Q: How do the different kinds of writing differ for you, fiction
versus nonfiction?
A: Golly. You know, I'm not a journalist and I don't pretend to be one,
and most of the pieces in the book were assigned to me with these maddening
instructions like, "Just go to a certain spot, and kind of turn 360 degrees a
few times and tell us what you see."
I'll be honest: I think of myself as a fiction writer. Fiction's more
important for me, so I'm more scared and tense about fiction, more worried
about whether I'm any good or not. The weird thing is that when a couple of the
nonfiction pieces got attention, then other magazines started to call. And then
I start thinking of myself as doing that, too, and Mr. Ego gets in there and I
begin worrying and sweating over that stuff.
Q: As you're getting more offers, are there things you don't
want to write about?
A: Well, I've decided I'm not going to do any more nonfiction for a
while, 'cause I'll use that as an excuse not to work on fiction. The funny
thing is, I think magazines are all so desperate for stuff that -- when was it?

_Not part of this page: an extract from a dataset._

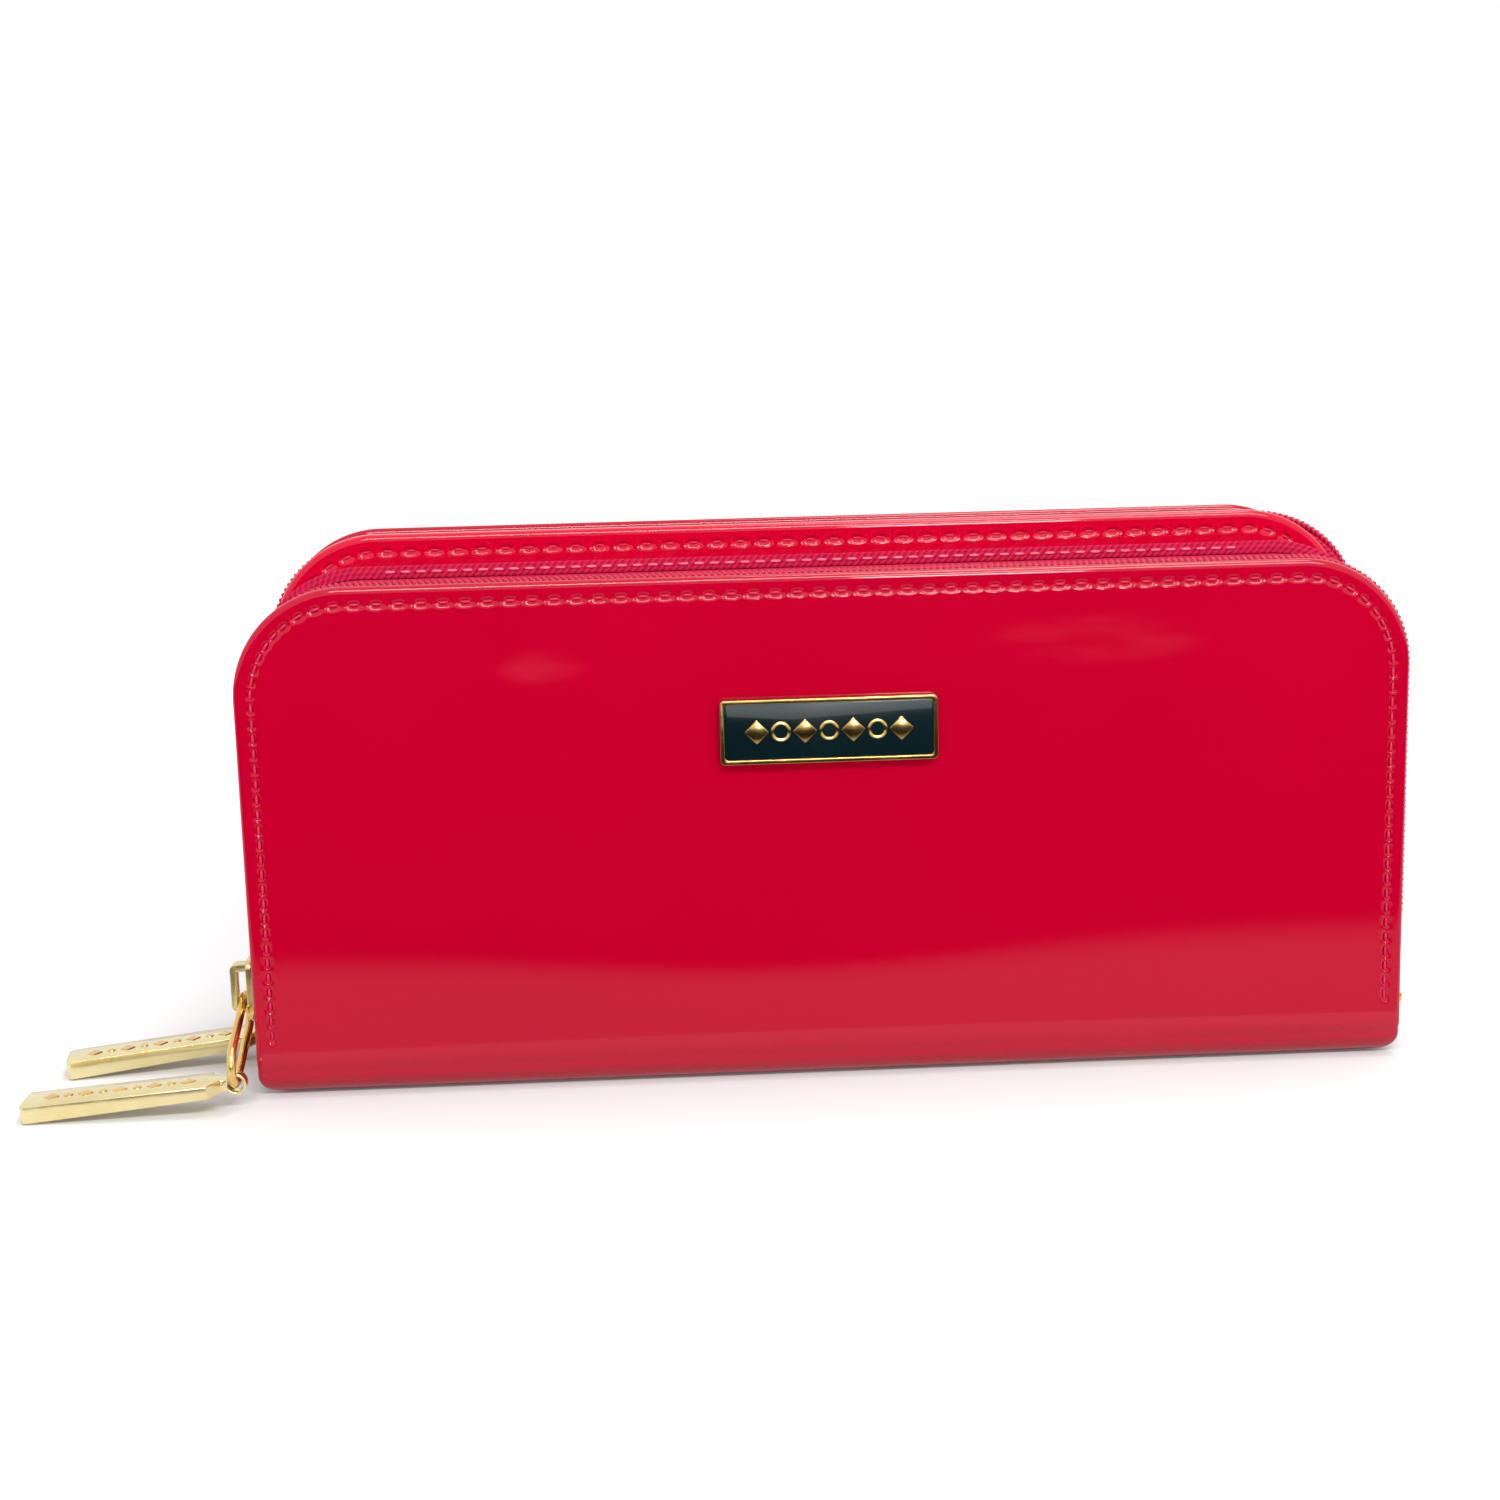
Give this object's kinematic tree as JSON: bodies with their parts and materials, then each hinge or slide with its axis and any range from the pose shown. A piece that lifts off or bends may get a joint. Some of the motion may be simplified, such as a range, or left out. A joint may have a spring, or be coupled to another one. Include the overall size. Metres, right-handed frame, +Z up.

There was that really long piece about the cruise, and a version of it appeared
in Harper's, and for I think about six days I was really hot with these
editors. There was one offer to go to a nudist colony and write about being in
a nudist colony, and there was one offer -- Elizabeth Taylor was having the
product launch of some new perfume, which bizarrely was being held at an Air
Force base. There was an offer to interview David Bowie. I don't know anything
about David Bowie. For a while there were all these offers and it was really
neat. I took a couple that I thought were going to be kind of interesting to
me, but most of them I just kind of laughed and said, Thanks anyway.
Q: There are several places around the book where you lay down a
challenge to the editors -- where you say that they probably won't like this,
or they'll cut this. Were there some of those that didn't make it into the
original magazine articles?
A: Well, the reason for doing the book -- other than the fact that
Little, Brown said they'd publish it, and I of course am a whore -- is that
this was the chance to do the long, original versions of these things that had
gone through meat grinders in various magazines.
I'd worked really hard on these things, and then magazines sliced and diced
them, and here was the chance to do kind of a director's cut. [Laughs.] You
don't have to put in the thing about me being a whore -- by which I simply
meant it's just a big thrill to have a publishing company be willing to publish
one of your books.
Q: How long was the initial version of the title essay [about the
cruise], and how much writing time did that represent?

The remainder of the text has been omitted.